EXHIBIT 2
FIRST AMENDMENT TO
SHARE SUBSCRIPTION AGREEMENT
THIS FIRST AMENDMENT TO SHARE SUBSCRIPTION AGREEMENT ("Amendment") is made and
entered into as of the 6th day of December, 2002, by and between INTERNATIONAL
ASSETS HOLDING CORPORATION, a Delaware corporation (the "Company"), and XXXX
XXXXXXXXX (the "Investor").
R E C I T A L S
A. The Company and the Investor entered into a Share Subscription Agreement (the
"Agreement") dated as of October 22, 2002 whereby the Investor subscribed to
purchase 117,581 shares of common stock and 452,272 shares of preferred stock of
the Company.
B. The parties wish to amend the Agreement to provide that the Investor shall
purchase an additional 117,581 shares of preferred stock of the Company (the
"Additional Preferred Shares") in lieu of the like number of shares of common
stock referenced in the Agreement.
NOW THEREFORE, in consideration of the mutual covenants and agreements set forth
hereinafter, the Company and the Investor agree as follows:
1. Recitals; Definitions. All of the above recitals are true and correct. Any
terms used but not defined in this Amendment shall have the definitions assigned
such terms in the Agreement.
2. Amendment to Agreement.
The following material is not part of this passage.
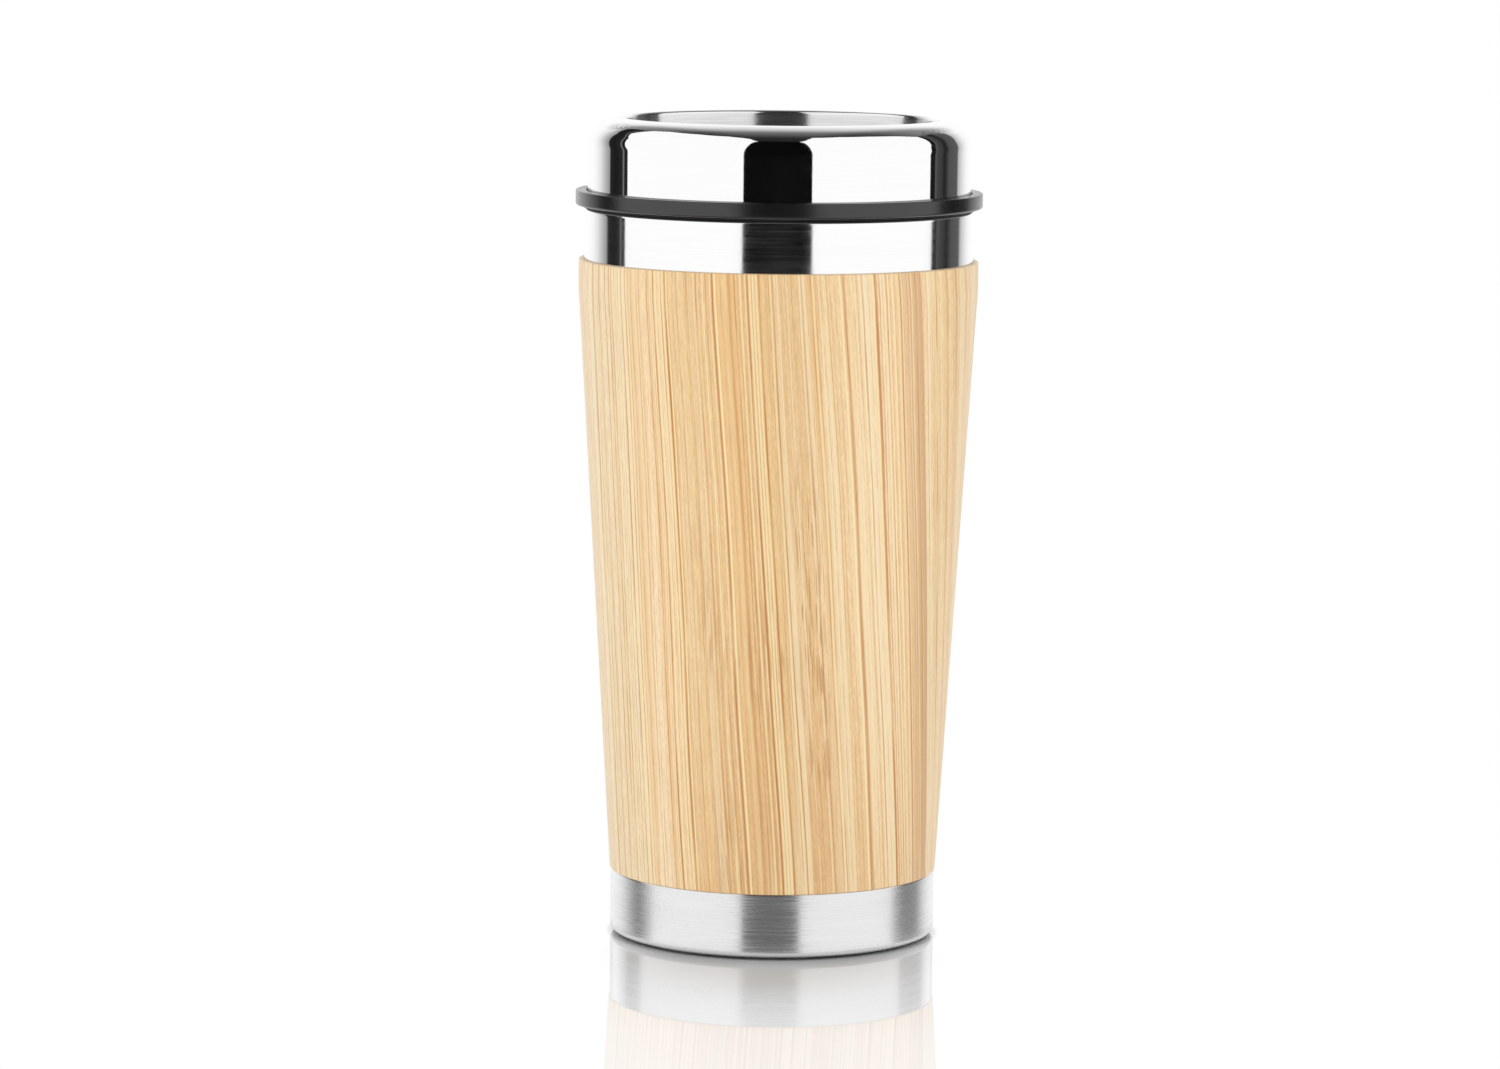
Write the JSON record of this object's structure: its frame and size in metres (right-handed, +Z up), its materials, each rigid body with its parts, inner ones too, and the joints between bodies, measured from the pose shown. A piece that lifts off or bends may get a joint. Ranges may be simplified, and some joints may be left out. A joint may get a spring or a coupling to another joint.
{
  "type": "travel mug",
  "caption": "Tapered double-walled steel travel mug with a bamboo sleeve, brushed base band and a push-on lid whose recessed slider opens a spout and a vent.",
  "frame": {"origin": "middle of the footprint, on the surface that the mug stands on", "axes": "+Z up along the mug's axis; the drinking spout lies towards -Y and the slider opens towards +Y; +X to the right when the spout faces the viewer"},
  "size_m": [0.087, 0.087, 0.1761],
  "materials": {
    "steel_polished": "mirror-polished stainless sheet",
    "steel_collar": "fine turned stainless sheet",
    "steel_brushed": "satin stainless, brushed round the band",
    "steel_inside": "plain drawn stainless sheet",
    "bamboo": "pale bamboo veneer, clear satin lacquer",
    "lid_black": "satin black polypropylene",
    "lid_grey": "dark grey polypropylene",
    "slider_black": "semi-gloss black polypropylene",
    "silicone_black": "matte black silicone",
    "silicone_clear": "milky translucent silicone",
    "foot_rubber": "matte dark rubber"
  },
  "bodies": {
    "cup": {"foot_pad": "foot_rubber", "base_cup": "steel_brushed", "shell_bottom_plate": "steel_inside", "outer_shell": "steel_collar", "inner_liner": "steel_inside", "bamboo_sleeve": "bamboo"},
    "gasket": {"rim_gasket": "silicone_black"},
    "lid": {"lid_body": "lid_black", "lid_underplate": "lid_grey", "plug_seal_lower": "silicone_clear", "plug_seal_upper": "silicone_clear", "lid_cover": "steel_polished"},
    "slider": {"slider": "slider_black", "slider_seal_pad": "silicone_clear", "slider_clip": "lid_grey"}
  },
  "joints": [
    {"name": "lid_lift", "type": "slide", "parent": "cup", "child": "gasket", "axis": [0, 0, 1], "range_m": [0, 0.06]},
    {"name": "lid_turn", "type": "hinge", "parent": "gasket", "child": "lid", "pos_m": [0, 0, 0.1573], "axis": [0, 0, 1], "continuous": true},
    {"name": "slider_travel", "type": "slide", "parent": "lid", "child": "slider", "axis": [0, 1, 0], "range_m": [0, 0.0159]}
  ]
}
Subject to the terms and conditions of the
Agreement, as hereby amended, the Company offers to the Investor and the
Investor hereby subscribes to purchase 569,853 shares of preferred stock, $.01
par value of the Company, each at a fixed price of $1.70 per share in lieu of
the purchase of 452,272 shares of preferred stock and 117,581 shares of common
stock referenced in Section 3 of the Agreement. Any and all references to the
"Common Securities" in the Agreement shall be deemed to refer to the Additional
Preferred Shares, and all references to "Securities" in the Agreement shall be
deemed to refer to the Preferred Securities and Additional Preferred Securities.
Each of the Preferred Securities and the Additional Preferred Shares shall be
subject to the provisions applicable to the Preferred Securities and to the
Securities in the Agreement including, without limitation, the Redemption Right
and Repurchase Right set forth in Section 9 of the Agreement and the provisions
regarding convertibility.
3. Ratification - No Other Amendment. The Company and the Investor hereby
restate, ratify and confirm as accurate all representations and warranties set
forth in the Agreement. Except as modified or amended herein, no other term,
covenant or condition of the Agreement shall be considered modified or amended.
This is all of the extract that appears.